A perfect example was when, last year, at a meeting of the 54-nation U.N. Economic and Social Council, Israel was the sole country named as a violator of women’s and human rights. That Saudi Arabia and Iran voted for a resolution singling out Israel is ironic, considering the egregious lack of basic rights and freedoms for women in those repressive Islamic nations.
In fact, as the newly appointed Permanent Representative of Israel to the United Nations Gilad Erdan recently noted: “The U.N. is risking the loss of whatever relevance and legitimacy it has left. If the organization can’t take action against the worst regimes and continues to cling to the Palestinian obsession, in 75 years there will be no U.N. to mark its birthday because it will simply lose its right to exist.”
For many, that threshold has already been met.

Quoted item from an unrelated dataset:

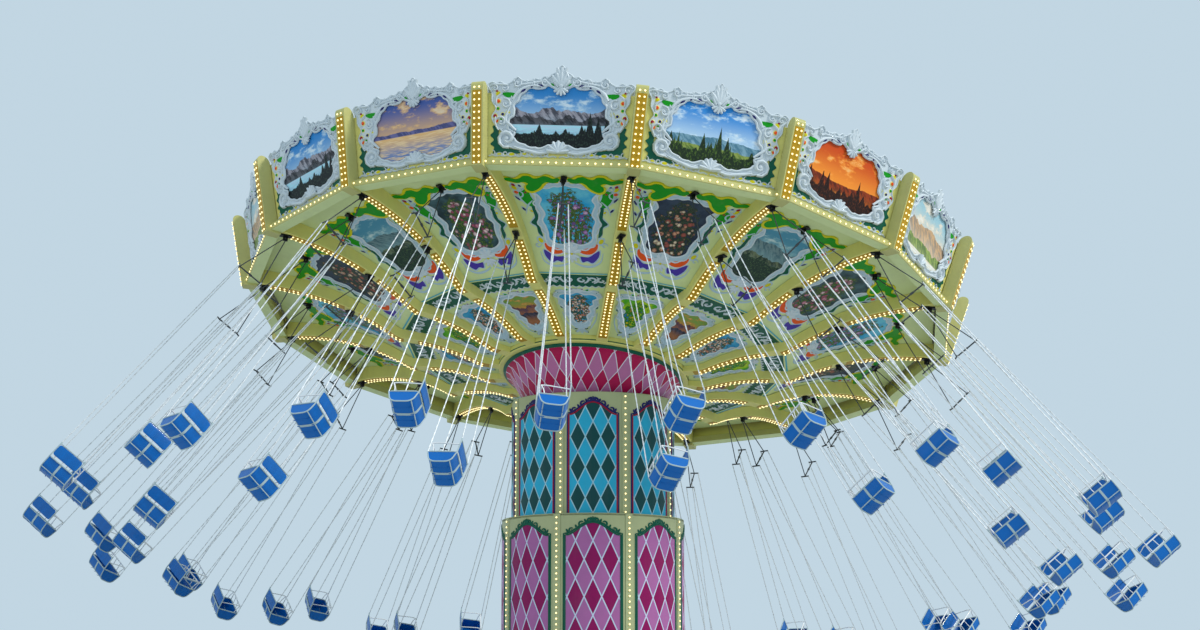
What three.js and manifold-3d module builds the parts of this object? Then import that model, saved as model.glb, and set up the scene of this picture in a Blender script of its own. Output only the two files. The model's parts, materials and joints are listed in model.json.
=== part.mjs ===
// Chair swing ride: a round column whose upper half telescopes, a canopy that tilts and spins on
// top of it, and 48 chairs that hang from the canopy in three rings and fly outward.
// Millimetres, +Z up, origin on the ground at the column's centre. The ride is shown running:
// column raised, canopy tilted, chairs flown out. The chairs travel clockwise seen from above.

import * as THREE from 'three';
import { mergeVertices } from 'three/addons/utils/BufferGeometryUtils.js';
import Module from 'manifold-3d';

const wasm = await Module();
wasm.setup();

const DEG = Math.PI / 180;
const GAP = 0.3;
const EMBED = 1;
const WELD = 0.001;

// Canopy: sixteen sectors round a normal that leans away from the ground's vertical
const SIDES = 16;
const SECTOR = 2 * Math.PI / SIDES;
const HALF_SECTOR = SECTOR / 2;
const FIRST_RIB = -85.5 * DEG;
const PIVOT_HEIGHT = 7400;
const TILT = 14 * DEG;
const TILT_TOWARD = 70.2 * DEG;
const RIM_RISE = 1070;

// Column: a plinth, a lower drum, and an upper drum that slides up and down inside it
const DRUM_SIDES = 32;
const DRUM_PANELS = 8;
const FIRST_STRIP_FACET = 1;
const PLINTH_RADIUS = 1850;
const PLINTH_HEIGHT = 300;
const PLINTH_CHAMFER = 40;
const LOWER_RADIUS = 1608;
const LOWER_TOP = 4850;
const LOWER_WALL = 40;
const LOWER_FLANGE = 40;
const LOWER_FLANGE_BORE = 1485;
const LOWER_STRIP = 130;
const UPPER_RADIUS = 1443;
const UPPER_TOP = 6950;
const UPPER_BOTTOM = 4350;
const UPPER_WALL = 12;
const UPPER_STRIP = 110;
const STRIP_RISE = 15;
const BULKHEAD_TOP = 6380;
const BULKHEAD = 60;

// Lift: a ram under the bulkhead that runs in a cylinder on the plinth
const LIFT_SIDES = 16;
const CYLINDER_RADIUS = 280;
const CYLINDER_BORE = 200;
const CYLINDER_TOP = 4250;
const CYLINDER_FLOOR = 300;
const CYLINDER_FOOT_RADIUS = 392;
const RAM_BOTTOM = 3300;

// Tilt bearing: two ears on the bulkhead hold the axle of the turntable's cradle
const EAR_INSIDE = 300;
const EAR_THICKNESS = 60;
const EAR_BASE = 620;
const EAR_RADIUS = 115;
const AXLE_SIDES = 12;
const AXLE_RADIUS = 70;
const AXLE_HOLE = 74;
const AXLE_LENGTH = 760;
const CRADLE_WIDTH = 340;
const CRADLE_BOTTOM = -150;

// Turntable and canopy hub: the hub's deck turns on the turntable's flange
const DECK_BOTTOM = 250;
const DECK = 60;
const FLANGE_RADIUS = 600;
const FLANGE = 60;
const SPINDLE_RADIUS = 376;
const SPINDLE_TOP = 620;
const HUB_SIDES = 24;
const HUB_BORE = 380;
const HUB_TUBE_RADIUS = 460;
const HUB_TUBE_TOP = 1930;
const HUB_RING_INSIDE = 1590;
const HUB_RING_RADIUS = 1690;

// Capital: the round cone under the hub, with a cornice at its top and its foot in the drum
const CAPITAL_WALL = 25;
const CAPITAL_OUTLINE = [[1594, -GAP], [1594, -35], [1486, -78], [1050, -750]];

// Ribs: two scalloped arches from the rim to the hub, measured from the rim plane
const RIB_WIDTH = 200;
const RIB_START = 6400;
const CUSP_RADIUS = 3500;
const CUSP_DROP = 750;
const ARCH_END = 2000;
const ARCH_END_DROP = 1050;
const RIB_END = 1640;
const RIB_END_DROP = 1065;
const OUTER_ARCH_POWER = 2.4;
const INNER_ARCH_POWER = 2.2;
const DEPTH_AT_RIM = 280;
const DEPTH_AT_CUSP = 170;
const DEPTH_AT_HUB = 100;

// Ceiling and roof skins
const CEILING_EDGE = 6090;
const CEILING_INNER_EDGE = 1726;
const CEILING = 30;
const ARCH_STATIONS = [5300, 4600, 4000, CUSP_RADIUS, 2750, ARCH_END];
const ROOF = 40;
const ROOF_EDGE_RISE = 380;
const ROOF_EYE = 400;
const ROOF_FLAT_RADIUS = 560;
const CAP_OUTLINE = [[0, 60], [260, 90], [520, 60], [560, 0], [500, 0], [0, 0]];

// Rim: boards that lean outward between sixteen pilasters on a bottom rail
const LEAN = 0.2774;
const RAIL_INSIDE = 6120;
const RAIL_RADIUS = 6330;
const RAIL_BOTTOM = -20;
const RAIL_TOP = 100;
const BOARD_RADIUS = 6170;
const BOARD = 50;
const BOARD_RELIEF = 4;
const BOARD_SHOULDER = 1150;
const CREST_RISE = 390;
const CREST_STEPS = 6;
const CREST_POWER = 1.5;
const PILASTER_RADIUS = 6400;
const PILASTER_WIDTH = 200;
const PILASTER_BOTTOM = -60;
const PILASTER_TOP = 1270;
const PILASTER_ARC_STEPS = 4;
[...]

It is noteworthy that the United Nations was established in the ashes of the Holocaust. The preamble to its Charter, expressing “faith in fundamental human rights, in the dignity and worth of the human person,” stands in direct opposition to the slaughter of six million Jews and millions of others that directly preceded its creation. This fact has not prevented human rights-abusing nations from using the U.N. as a platform to hide its own dubious activities while targeting Israel, the national homeland of the Jewish people, also established in the wake of the Holocaust.
Earlier this month, China, Russia, Cuba and Pakistan were among the 15 countries that won seats on the ironically named U.N. Human Rights Council (UNHRC) in a secret-ballot vote of the 193-member General Assembly. This is the same council, established in 2006, that has a permanent agenda item against Israel—and no other country—and has adopted 90 resolutions condemning the Jewish state, more than all the resolutions against Syria, North Korea and Iran combined.
One would be hard-pressed to note too many conflicts around the world that the United Nations actually prevented or actively ended. In fact, just as a recent and significant fact, it has proven completely incapable of preventing the ongoing slaughter of hundreds of thousands of people in the Syrian and Yemeni civil wars, while still ensuring that Israel is held up prominently as the greatest barrier to peace and stability in the Middle East.
In fact, in some conflicts, the U.N. has even played a role in massacres, like the Srebrenica massacre in 1995, where Serbian troops committed genocide against Bosnian Muslims in the largest case of mass murder on the European continent since World War II. The area of the massacre in Srebrenica had been declared a safe zone by the U.N., protected by 400 armed Dutch peacekeepers, who left the area before the violence began. Subsequent investigations demonstrated that the U.N. headquarters had relayed instructions that the peacekeepers should not be “too zealous” about disarming the eventual perpetrators.
In the context of Israel, the U.N. peacekeeping forces have ranged from futile to harmful. UNIFIL, on the border with Lebanon, has made no sustained effort to demilitarize Hezbollah. UNDOF in Syria, whose members had to be rescued by Israel during the fighting there, has at times been restricted to its own headquarters because of the risk from local terrorists. The U.N. has not been able to guard against a single one of Israel’s enemies—notably Palestinian terrorists in the West Bank or in Gaza—or prevent hundreds of attacks on its territory and citizens.
It has already been demonstrated that Israel gains little and loses much from its U.N. membership. Moreover, the world is certainly not a more secure and stable place as a result of the U.N. In fact, the opposite could be argued. The U.N. agenda has been hijacked by non-democracies, which make up the majority of its members, to hide their human rights abuses. Instead, Israel is held responsible for most of the Middle East’s problems in the continuing need to deflect and distract from the U.N.’s systemic failures.
All this means the U.N. is a failing organization that does more harm than good. The current U.S. administration has tried to pressure the U.N. into cleaning up its act by withdrawing funding from bodies and institutions that do not live up to their mandate or are serial Israel-bashers, like UNRWA—the Palestinian refugee agency that exacerbates the conflict and privileges for Palestinian refugees over all others worldwide—and the UNHRC.
The U.N.’s budget is derived from national contributions, with a disproportionate amount provided by Western and democratic countries. If more nations followed the American example and held the world body and its various institutions more accountable and financially incentivized reform—then perhaps the United Nations might start living up to its original worthy and lofty goals.
Absent that unlikely action, both the U.S. and Israel have every reason to keep an arm’s length—if not withdraw entirely—from the U.N.’s many corrupt agencies and activities.
James Sinkinson is president of Facts and Logic About the Middle East, which publishes educational messages to correct lies and misperceptions about Israel and its relationship to the United States.